MACHADO, Eliana Rodrigues; MARMESAT, Susana; DOBARGANES, María del Carmen  and  ABRANTES, Shirley. Quantitative evaluation of monoepoxyacids, monoketoacids and monohydroxyacids in fats and oils used in discontinuous frying of potatoes. Ciênc. Tecnol. Aliment. [online]. 2008, vol.28, n.3, pp.675-682. ISSN 0101-2061.  http://dx.doi.org/10.1590/S0101-20612008000300025.

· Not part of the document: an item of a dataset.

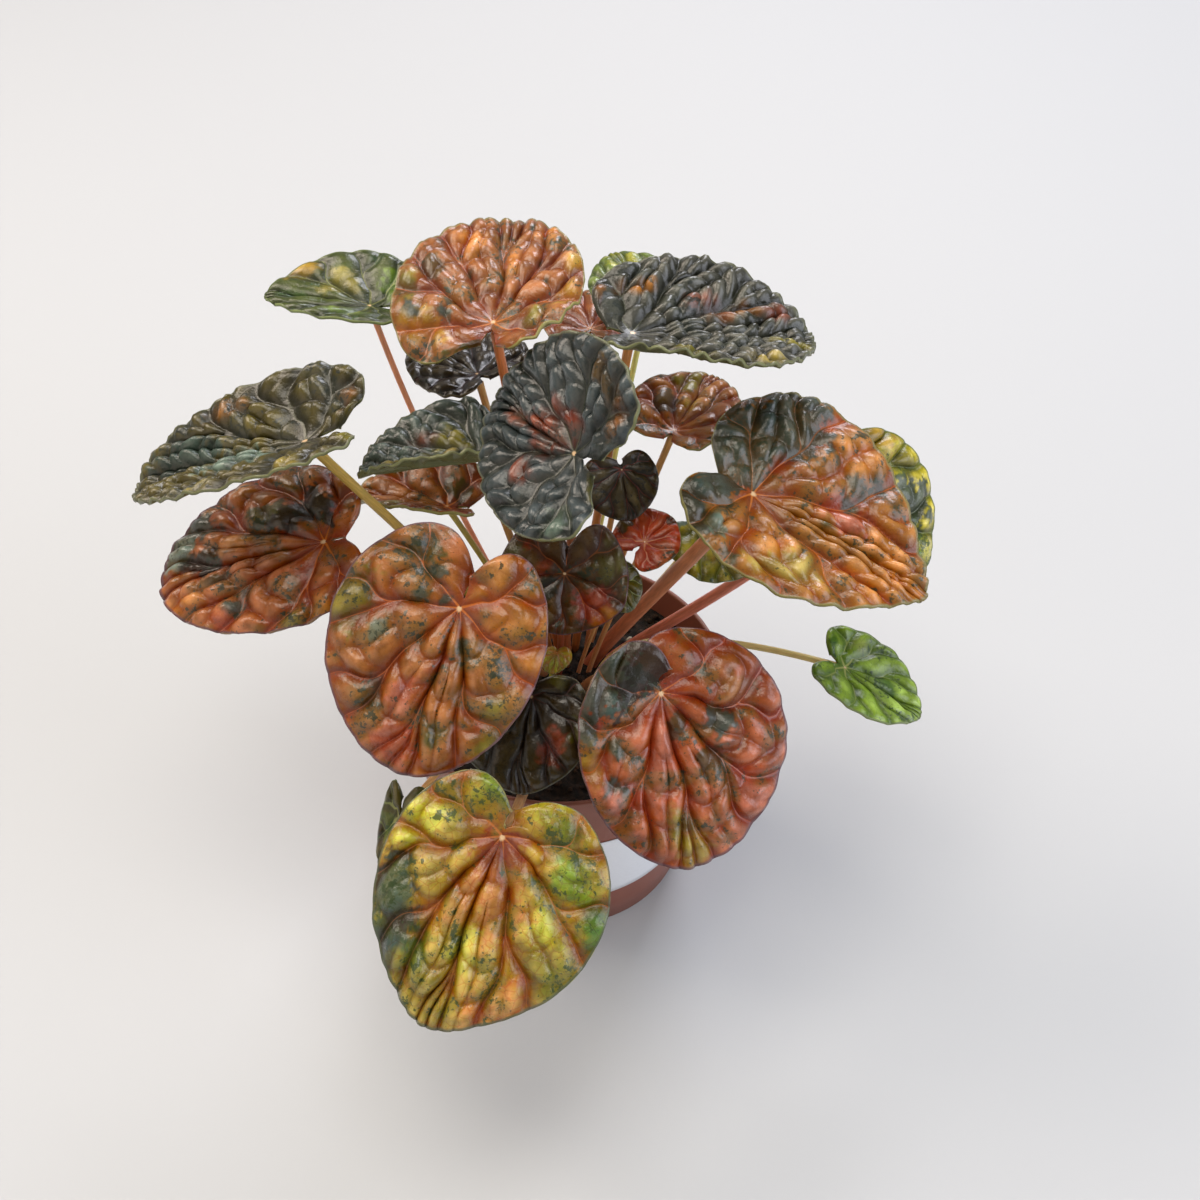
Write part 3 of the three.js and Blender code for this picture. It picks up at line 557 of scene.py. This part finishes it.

During frying, fats and oils undergo degradation with the formation of polar compounds. Among these are polymeric triglycerides, as well as oxidized monomeric triglycerides. The last group has been related to several diseases and contains groups including epoxy, keto and hydroxy groups of importance from a quantitative point of view. In this study, monoepoxyacids, monoketoacids and monohydroxyacids were quantified in partially hydrogenated soybean oil, soybean oil and palm oil, after heating for 25 hours, at 180 °C, in frying experiments. The determination was carried out by gas chromatography after fat derivatization to fatty acid methyl esters at room temperature and concentration of the compounds of interest by solid phase extraction on silica cartridges. Quantitative analyses of polar fatty acids were also obtained by combination of adsorption and size exclusion chromatography. The major content corresponded to polymeric compounds. Amounts ranging from 3.30 to 8.24; from 1.51 to 4.32 and from 3.42 to 8.71 mg.g-1 were found for monoepoxyacids, monoketoacids and monohydroxyacids, respectively, for samples containing polar compounds between 20.8 and 44.1%. The results suggested that monounsaturated oils have a higher tendency to the formation of oxidized monomers while polyunsaturated oils have a higher tendency to the formation of polymers.

Keywords : epoxy fatty acids; frying oils; hydroxy fatty acids; keto fatty acids; polar compounds; polymers.